I propose the following:
Notebook starts out with three (single level) menu doohickeys in the upper
right. The interrupt and restart buttons get moved outside of this somehow. I
don't like those being more than a simple click. They can have little
graphical buttons no smaller than 16x16 pixels. (For reference, the execute
buton is 10x10 and too small for a sensitive input device -- the icon next to
the url is 16x16, and I find that to be clickable)
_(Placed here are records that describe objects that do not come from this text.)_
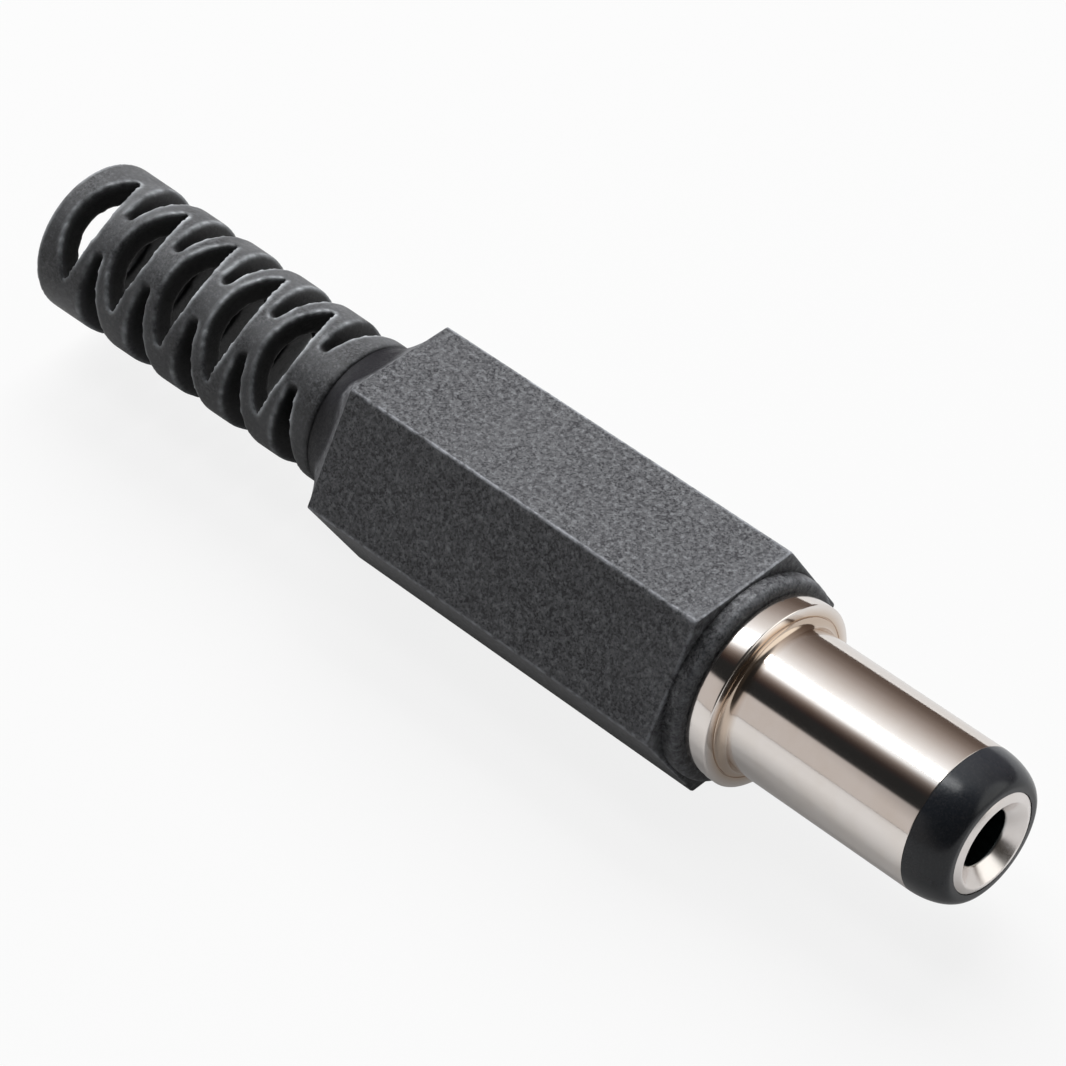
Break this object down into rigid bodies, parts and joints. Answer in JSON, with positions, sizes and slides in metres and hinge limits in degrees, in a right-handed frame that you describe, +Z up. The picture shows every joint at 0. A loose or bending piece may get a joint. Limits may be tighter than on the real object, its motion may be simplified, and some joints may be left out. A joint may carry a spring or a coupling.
{
  "type": "dc barrel plug",
  "caption": "Straight DC power plug for a cable: metal barrel with a centre contact, solder terminals, and a screw-on hexagonal cover with a slotted strain relief.",
  "frame": {"origin": "on the plug's axis, level with the front face of the flange", "axes": "+X along the axis towards the tip, +Z up from the lower flat of the grip, +Y to the side"},
  "size_m": [0.0438, 0.0092, 0.008],
  "materials": {
    "cover_plastic": "black moulded plastic with a fine satin grain",
    "sleeve_nickel": "turned brass with bright nickel plating",
    "nose_plastic": "black moulded plastic with a soft gloss",
    "contact_nickel": "brass tube with nickel plating",
    "washer_plastic": "pale insulating washer",
    "terminal_tin": "stamped brass sheet with tin plating"
  },
  "bodies": {
    "contact_set": {"sleeve": "sleeve_nickel", "nose_insulator": "nose_plastic", "centre_contact": "contact_nickel", "rear_insulator": "washer_plastic", "sleeve_terminal": "terminal_tin", "centre_terminal": "terminal_tin"},
    "cover": {"cover": "cover_plastic"}
  },
  "joints": [
    {"name": "cover_unscrew", "type": "slide", "parent": "contact_set", "child": "cover", "axis": [-1, 0, 0], "range_m": [0, 0.018]}
  ]
}
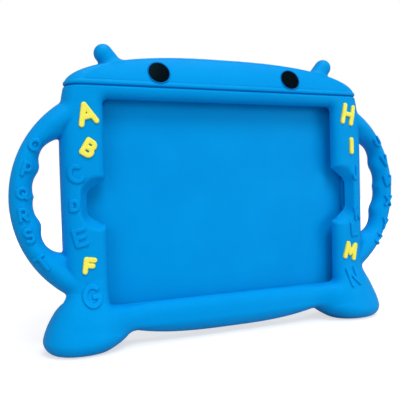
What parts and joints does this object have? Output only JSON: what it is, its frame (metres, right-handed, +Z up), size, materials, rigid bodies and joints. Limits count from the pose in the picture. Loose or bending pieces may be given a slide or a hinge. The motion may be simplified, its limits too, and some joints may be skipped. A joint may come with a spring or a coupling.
{
  "type": "kids tablet case",
  "caption": "Chunky moulded silicone tablet case shaped like a round creature, with a screen window, side grip handles, feet that stand it up and stub ears.",
  "frame": {"origin": "on the ground, midway between the two feet and at the middle of their depth", "axes": "+Z up, +X to the right seen from the front, the screen window faces -Y"},
  "size_m": [0.3422, 0.05, 0.2317],
  "materials": {
    "blue_silicone": "soft satin moulded silicone",
    "black_silicone": "satin",
    "yellow_silicone": "matt coloured silicone on the raised letters"
  },
  "bodies": {
    "root": {"case_body": "blue_silicone", "eye_left": "black_silicone", "eye_right": "black_silicone"}
  },
  "joints": []
}
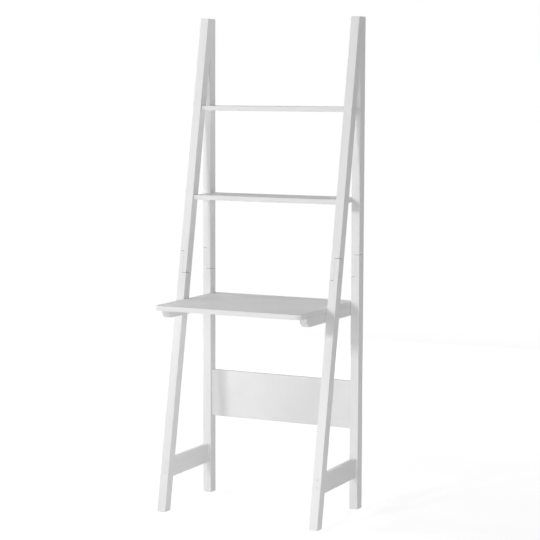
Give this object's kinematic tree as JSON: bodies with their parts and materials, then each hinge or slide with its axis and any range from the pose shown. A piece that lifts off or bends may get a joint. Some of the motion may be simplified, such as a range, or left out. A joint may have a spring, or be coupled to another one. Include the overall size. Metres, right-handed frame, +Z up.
{
  "type": "ladder desk",
  "caption": "Tall ladder desk with sloping front posts, a desk board on bearers, shelves above that get shallower, a low back panel and side rails.",
  "frame": {"origin": "on the floor, in the middle of the width and of the depth, which runs from the front edge of the desk board to the backs of the rear posts", "axes": "+Z up, +Y to the rear (the wall side), +X to the sitter's right"},
  "size_m": [0.647, 0.472, 1.8],
  "materials": {
    "painted_post": "satin white paint on solid wood",
    "painted_board": "satin white paint on fibreboard",
    "zinc_steel": "bright zinc plate",
    "brass_insert": "as turned",
    "beech_dowel": "bare wood",
    "cap_plastic": "moulded white plastic"
  },
  "bodies": {
    "root": {"desk_board": "painted_board", "upper_shelf": "painted_board", "lower_shelf": "painted_board", "back_panel": "painted_board", "right_desk_bearer": "painted_board", "left_desk_bearer": "painted_board", "right_front_post_lower": "painted_post", "right_front_post_upper": "painted_post", "right_rear_post_lower": "painted_post", "right_rear_post_upper": "painted_post", "right_lower_side_rail": "painted_post", "left_front_post_lower": "painted_post", "left_front_post_upper": "painted_post", "left_rear_post_lower": "painted_post", "left_rear_post_upper": "painted_post", "left_lower_side_rail": "painted_post", "shelf_screws": "zinc_steel", "bearer_screws": "zinc_steel", "panel_screws": "zinc_steel", "rail_screws": "zinc_steel", "lap_bolts": "zinc_steel", "board_screws": "zinc_steel", "lap_bolt_inserts": "brass_insert", "top_joint_dowels": "beech_dowel", "shelf_screw_caps": "cap_plastic", "bearer_screw_caps": "cap_plastic", "panel_screw_caps": "cap_plastic", "rail_screw_caps": "cap_plastic", "lap_bolt_caps": "cap_plastic"}
  },
  "joints": []
}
But where do we put the documentation, you ask? Well, we sure as hell aren't
going to put it in a multi-level dropdown. So. We've recently made the
left-hand pane vanishable. Now, it gets three modes: worksheet, documentation,
and gone. The documentation will work similar to a dropdown menu, but will
come in a more stable "explorer" flavor. Click something, and it expands the
menu down. Everything south of what you clicked gets pushed down.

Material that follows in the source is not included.